◆ WHAT THE TASK ASKS
Return the full material exactly.

[Stored items]
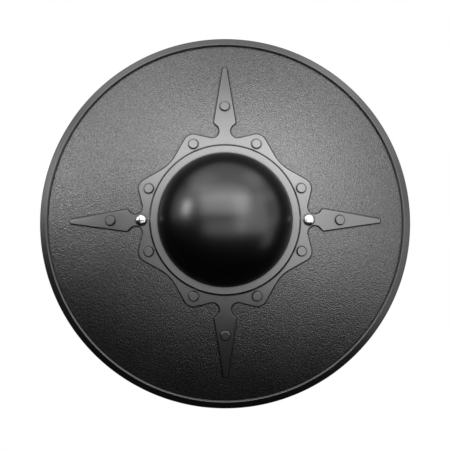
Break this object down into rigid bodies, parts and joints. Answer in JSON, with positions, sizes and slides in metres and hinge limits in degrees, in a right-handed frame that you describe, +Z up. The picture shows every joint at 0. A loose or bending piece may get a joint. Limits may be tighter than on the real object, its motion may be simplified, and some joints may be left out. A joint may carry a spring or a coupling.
{
  "type": "targe",
  "caption": "Round dished shield with a raised edge band, a star-shaped plate riveted round a domed boss, and a bolted centre grip behind the boss.",
  "frame": {"origin": "middle of the grip, behind the boss", "axes": "-Y out of the front along the boss axis, +Z up with the grip level, +X to the right as seen from the front"},
  "size_m": [0.508, 0.1383, 0.508],
  "materials": {
    "face": "fine pebble grain, satin",
    "rim": "smooth satin",
    "plate": "smooth satin",
    "rivet": "smooth satin",
    "boss": "soft gloss",
    "bolt_steel": "polished steel",
    "washer_steel": "plain zinc-plated steel",
    "bar": "black powder coat",
    "grip": "ribbed, matt"
  },
  "bodies": {
    "root": {"face_shell": "face", "rim_binding": "rim", "boss_dome": "boss", "star_plate": "plate", "rivet_01": "rivet", "rivet_washer_01": "washer_steel", "rivet_02": "rivet", "rivet_washer_02": "washer_steel", "rivet_03": "rivet", "rivet_washer_03": "washer_steel", "rivet_04": "rivet", "rivet_washer_04": "washer_steel", "rivet_05": "rivet", "rivet_washer_05": "washer_steel", "rivet_06": "rivet", "rivet_washer_06": "washer_steel", "rivet_07": "rivet", "rivet_washer_07": "washer_steel", "rivet_08": "rivet", "rivet_washer_08": "washer_steel", "rivet_09": "rivet", "rivet_washer_09": "washer_steel", "rivet_10": "rivet", "rivet_washer_10": "washer_steel", "rivet_11": "rivet", "rivet_washer_11": "washer_steel", "rivet_12": "rivet", "rivet_washer_12": "washer_steel", "grip_bolt_right": "bolt_steel", "bolt_washer_right": "washer_steel", "bolt_nut_right": "washer_steel", "grip_bolt_left": "bolt_steel", "bolt_washer_left": "washer_steel", "bolt_nut_left": "washer_steel", "grip_bar": "bar", "grip_scale_front": "grip", "grip_scale_back": "grip", "grip_rivet_right": "washer_steel", "grip_rivet_left": "washer_steel"}
  },
  "joints": []
}
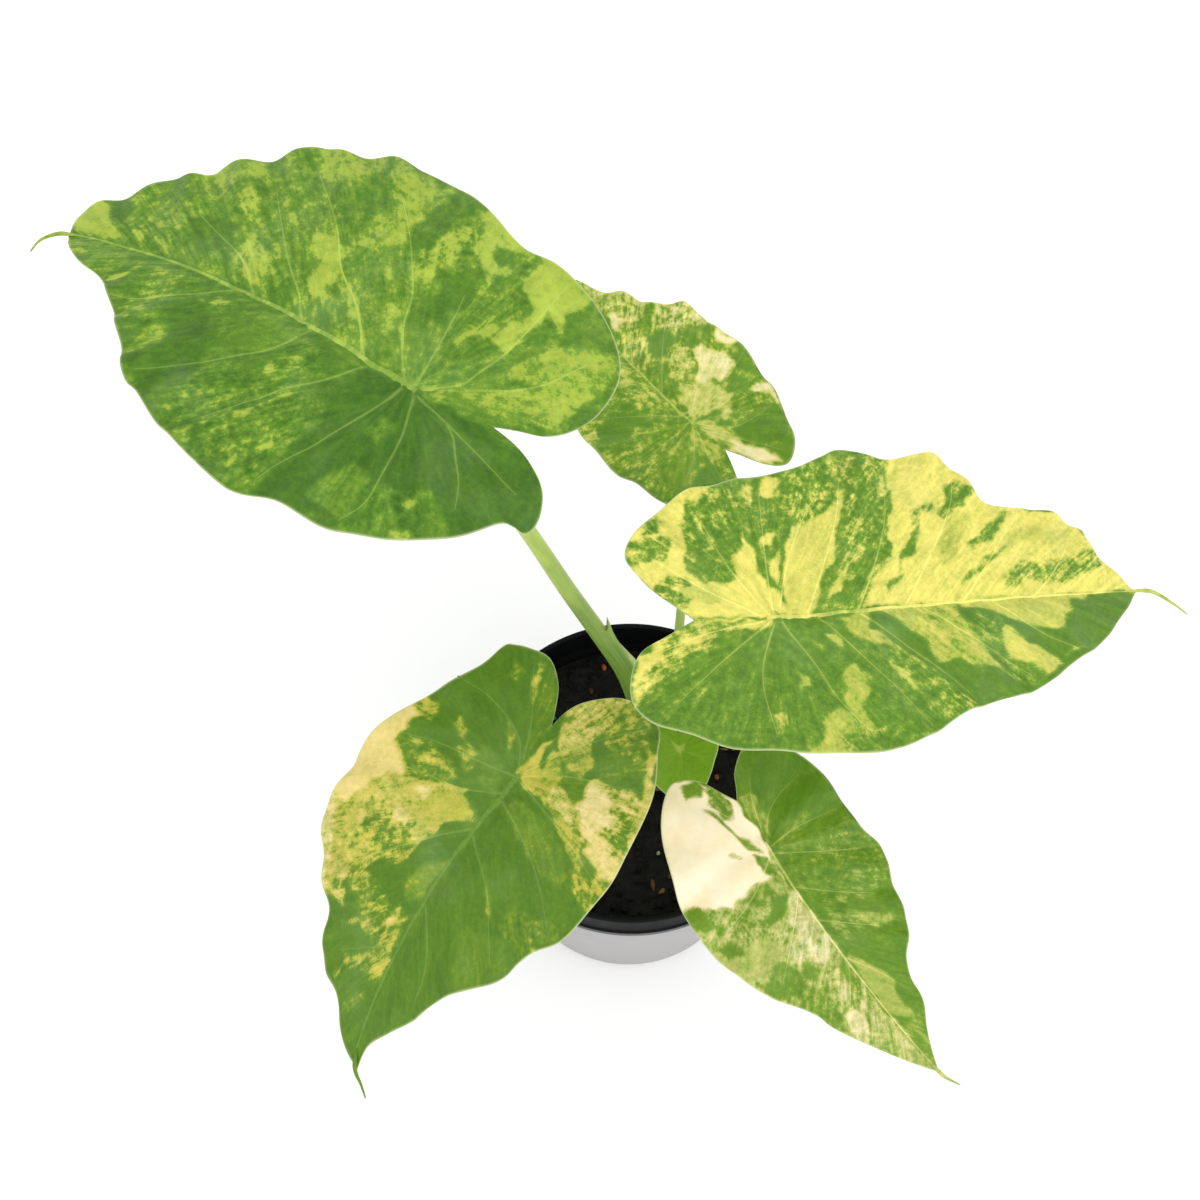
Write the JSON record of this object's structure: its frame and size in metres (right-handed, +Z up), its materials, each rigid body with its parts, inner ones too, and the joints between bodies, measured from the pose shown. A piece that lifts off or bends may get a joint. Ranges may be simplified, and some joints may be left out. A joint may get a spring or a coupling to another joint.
{
  "type": "potted elephant-ear plant",
  "caption": "Variegated elephant-ear house plant with heart-shaped leaves on arching stalks, growing from a short trunk in a round tapered nursery pot.",
  "frame": {"origin": "centre of the pot's underside, on the surface the pot stands on", "axes": "+Z up along the pot's axis; -Y towards the side the plant is seen from"},
  "size_m": [0.4962, 0.3899, 0.4328],
  "materials": {
    "pot_plastic": "satin",
    "potting_mix": "matte",
    "green_stem": "satin",
    "green_leaf": "satin",
    "mottled_leaf": "satin",
    "yellow_leaf": "satin"
  },
  "bodies": {
    "root": {"pot": "pot_plastic", "soil": "potting_mix", "trunk": "green_stem", "stalk_1": "green_stem", "stalk_2": "green_stem", "stalk_3": "green_stem", "stalk_4": "green_stem", "stalk_5": "green_stem", "stalk_6": "green_stem", "leaf_1": "green_leaf", "leaf_2": "mottled_leaf", "leaf_3": "yellow_leaf", "leaf_4": "mottled_leaf", "leaf_5": "mottled_leaf", "leaf_6": "green_leaf"}
  },
  "joints": []
}
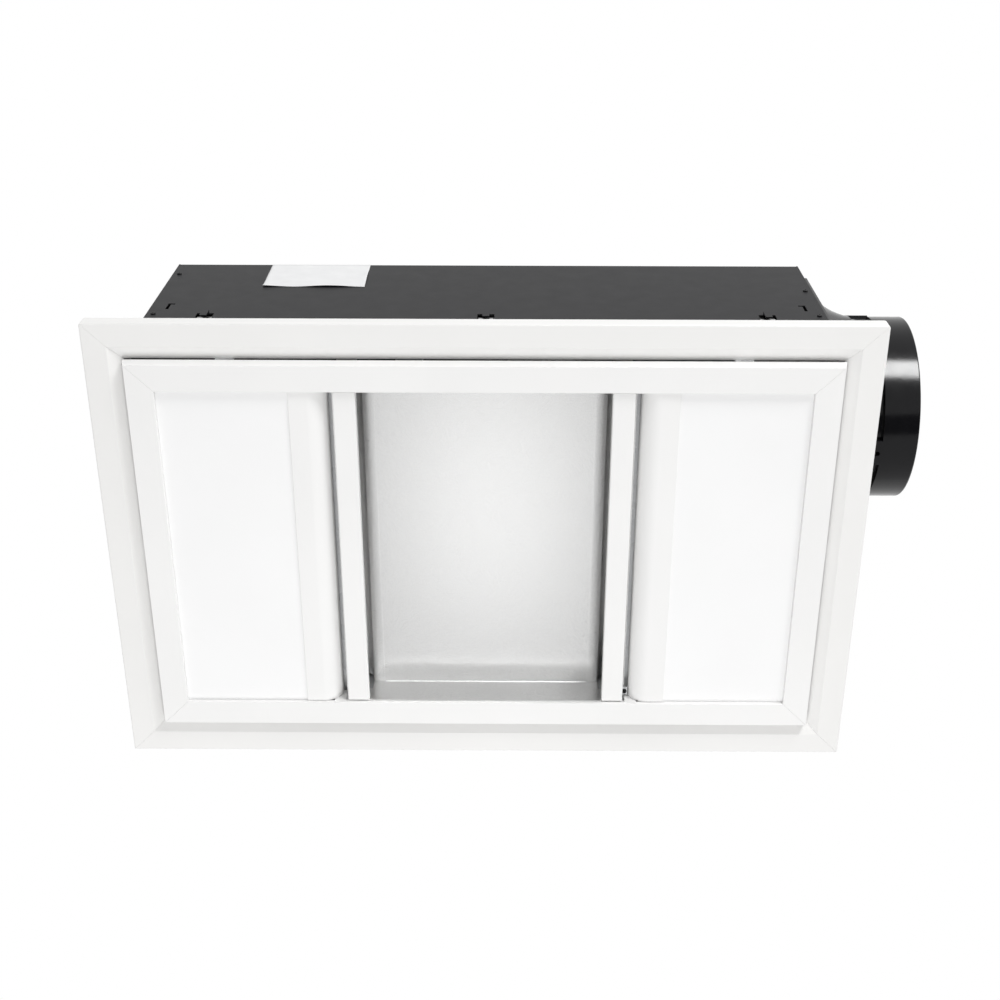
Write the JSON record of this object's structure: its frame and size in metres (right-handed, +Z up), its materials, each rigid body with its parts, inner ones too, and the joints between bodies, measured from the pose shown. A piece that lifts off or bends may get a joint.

◆ RESULT OF THIS EXERCISE
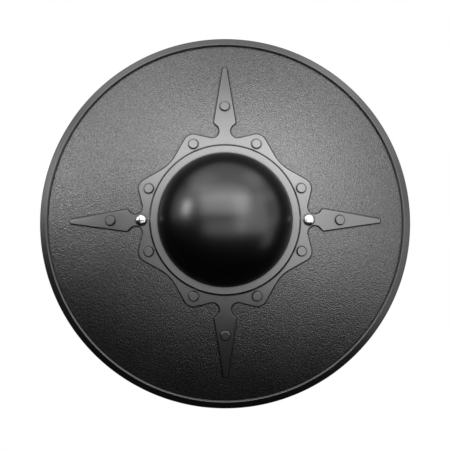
Break this object down into rigid bodies, parts and joints. Answer in JSON, with positions, sizes and slides in metres and hinge limits in degrees, in a right-handed frame that you describe, +Z up. The picture shows every joint at 0. A loose or bending piece may get a joint. Limits may be tighter than on the real object, its motion may be simplified, and some joints may be left out. A joint may carry a spring or a coupling.
{
  "type": "targe",
  "caption": "Round dished shield with a raised edge band, a star-shaped plate riveted round a domed boss, and a bolted centre grip behind the boss.",
  "frame": {"origin": "middle of the grip, behind the boss", "axes": "-Y out of the front along the boss axis, +Z up with the grip level, +X to the right as seen from the front"},
  "size_m": [0.508, 0.1383, 0.508],
  "materials": {
    "face": "fine pebble grain, satin",
    "rim": "smooth satin",
    "plate": "smooth satin",
    "rivet": "smooth satin",
    "boss": "soft gloss",
    "bolt_steel": "polished steel",
    "washer_steel": "plain zinc-plated steel",
    "bar": "black powder coat",
    "grip": "ribbed, matt"
  },
  "bodies": {
    "root": {"face_shell": "face", "rim_binding": "rim", "boss_dome": "boss", "star_plate": "plate", "rivet_01": "rivet", "rivet_washer_01": "washer_steel", "rivet_02": "rivet", "rivet_washer_02": "washer_steel", "rivet_03": "rivet", "rivet_washer_03": "washer_steel", "rivet_04": "rivet", "rivet_washer_04": "washer_steel", "rivet_05": "rivet", "rivet_washer_05": "washer_steel", "rivet_06": "rivet", "rivet_washer_06": "washer_steel", "rivet_07": "rivet", "rivet_washer_07": "washer_steel", "rivet_08": "rivet", "rivet_washer_08": "washer_steel", "rivet_09": "rivet", "rivet_washer_09": "washer_steel", "rivet_10": "rivet", "rivet_washer_10": "washer_steel", "rivet_11": "rivet", "rivet_washer_11": "washer_steel", "rivet_12": "rivet", "rivet_washer_12": "washer_steel", "grip_bolt_right": "bolt_steel", "bolt_washer_right": "washer_steel", "bolt_nut_right": "washer_steel", "grip_bolt_left": "bolt_steel", "bolt_washer_left": "washer_steel", "bolt_nut_left": "washer_steel", "grip_bar": "bar", "grip_scale_front": "grip", "grip_scale_back": "grip", "grip_rivet_right": "washer_steel", "grip_rivet_left": "washer_steel"}
  },
  "joints": []
}
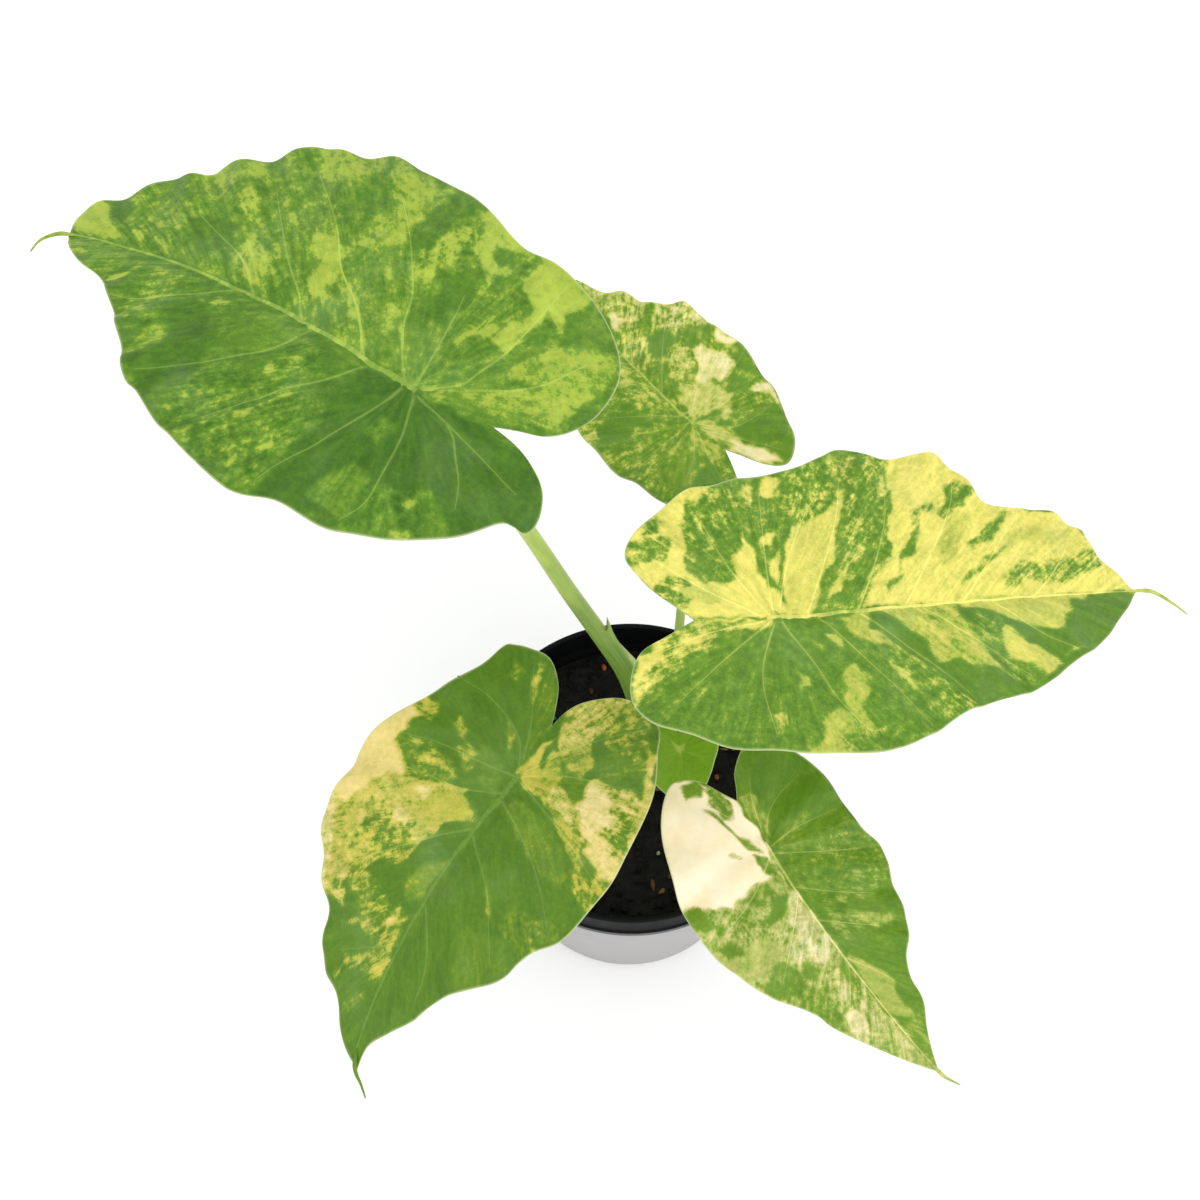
Write the JSON record of this object's structure: its frame and size in metres (right-handed, +Z up), its materials, each rigid body with its parts, inner ones too, and the joints between bodies, measured from the pose shown. A piece that lifts off or bends may get a joint. Ranges may be simplified, and some joints may be left out. A joint may get a spring or a coupling to another joint.
{
  "type": "potted elephant-ear plant",
  "caption": "Variegated elephant-ear house plant with heart-shaped leaves on arching stalks, growing from a short trunk in a round tapered nursery pot.",
  "frame": {"origin": "centre of the pot's underside, on the surface the pot stands on", "axes": "+Z up along the pot's axis; -Y towards the side the plant is seen from"},
  "size_m": [0.4962, 0.3899, 0.4328],
  "materials": {
    "pot_plastic": "satin",
    "potting_mix": "matte",
    "green_stem": "satin",
    "green_leaf": "satin",
    "mottled_leaf": "satin",
    "yellow_leaf": "satin"
  },
  "bodies": {
    "root": {"pot": "pot_plastic", "soil": "potting_mix", "trunk": "green_stem", "stalk_1": "green_stem", "stalk_2": "green_stem", "stalk_3": "green_stem", "stalk_4": "green_stem", "stalk_5": "green_stem", "stalk_6": "green_stem", "leaf_1": "green_leaf", "leaf_2": "mottled_leaf", "leaf_3": "yellow_leaf", "leaf_4": "mottled_leaf", "leaf_5": "mottled_leaf", "leaf_6": "green_leaf"}
  },
  "joints": []
}
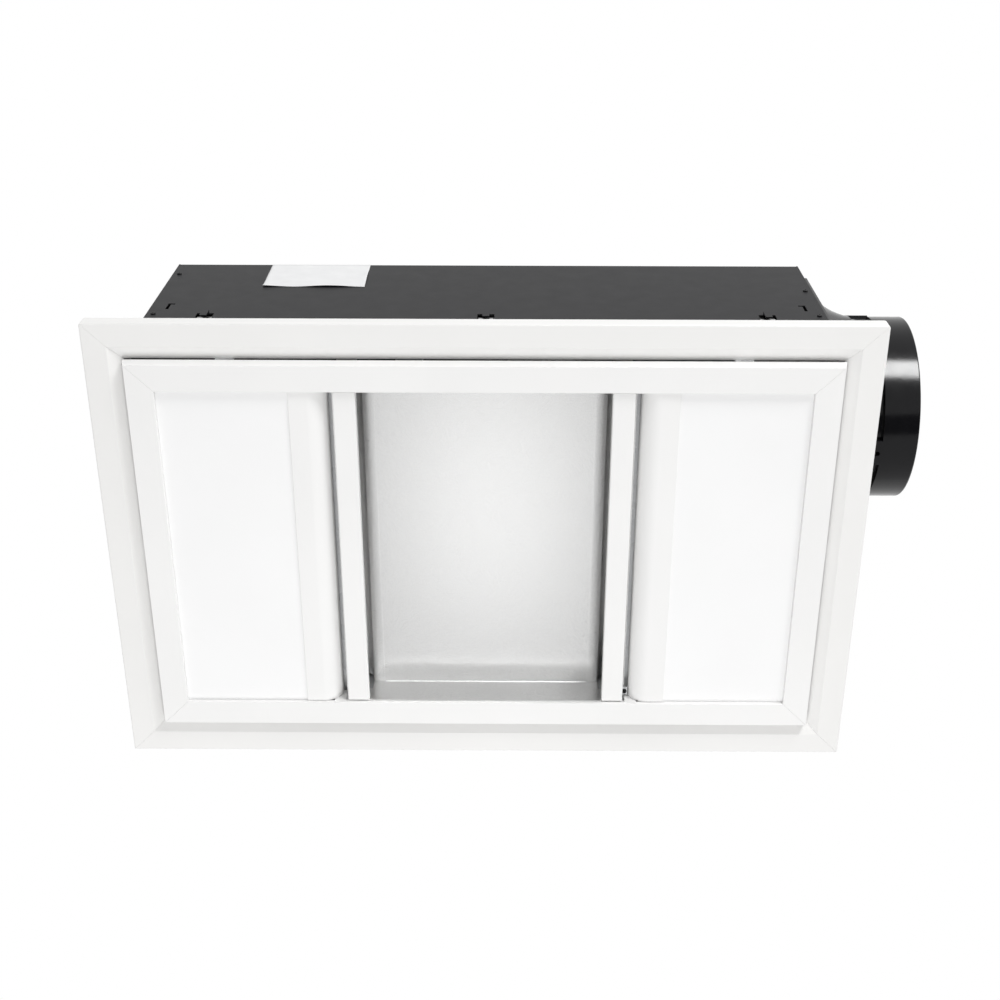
Write the JSON record of this object's structure: its frame and size in metres (right-handed, +Z up), its materials, each rigid body with its parts, inner ones too, and the joints between bodies, measured from the pose shown. A piece that lifts off or bends may get a joint.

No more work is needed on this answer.